In such processes, as carbon dioxide is absorbed by the solvent, the heat of solution of carbon dioxide increases the solvent temperature resulting in a top-to-bottom increasing temperature profile across the absorber. Consequently, one limitation of physical absorption lies in the relatively high absorber bottom temperature, which limits carbon dioxide absorption capacity of the solvent. To overcome the problems associated with limited absorption capacity, the solvent circulation rate may be increased. However, increase in solvent circulation significantly increases refrigeration costs and energy consumption for pumping the solvent. Worse yet, high solvent circulation of known solvent processes will lead to increased loss of methane and hydrocarbons (due to co-absorption). Yet another undesirable aspect of known physical solvent processes is problematic heat and mass transfer due to the cold lean solvent temperature entering the top of the absorber: While a relatively cold lean solvent is required to reduce solvent circulation in known processes, further reduction of the lean solvent temperature becomes undesirable as the solvent's surface tension and viscosity increase, eventually leading to hydraulic problems.
Moreover, in all or almost all of the known acid gas removal processes using solvents the acid gas is removed in the regenerator at low or substantially atmospheric pressure.

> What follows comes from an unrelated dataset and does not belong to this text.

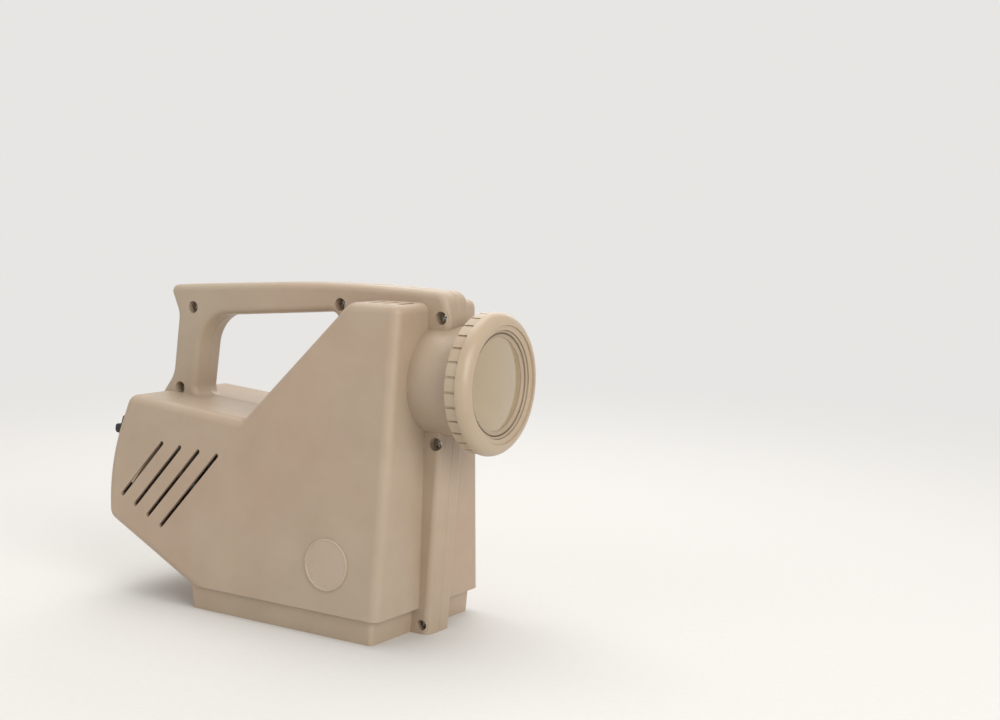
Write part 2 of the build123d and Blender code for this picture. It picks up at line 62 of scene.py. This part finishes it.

Consequently, and especially where the carbon dioxide is later used for EOR, the isolated carbon dioxide must be compressed to substantial pressures, which further increases process costs. Thus, although various configurations and methods are known to remove acid gases from a feed gas, all or almost all of them suffer from one or more disadvantages. Therefore, there is still a need to provide methods and configurations for improved acid gas removal.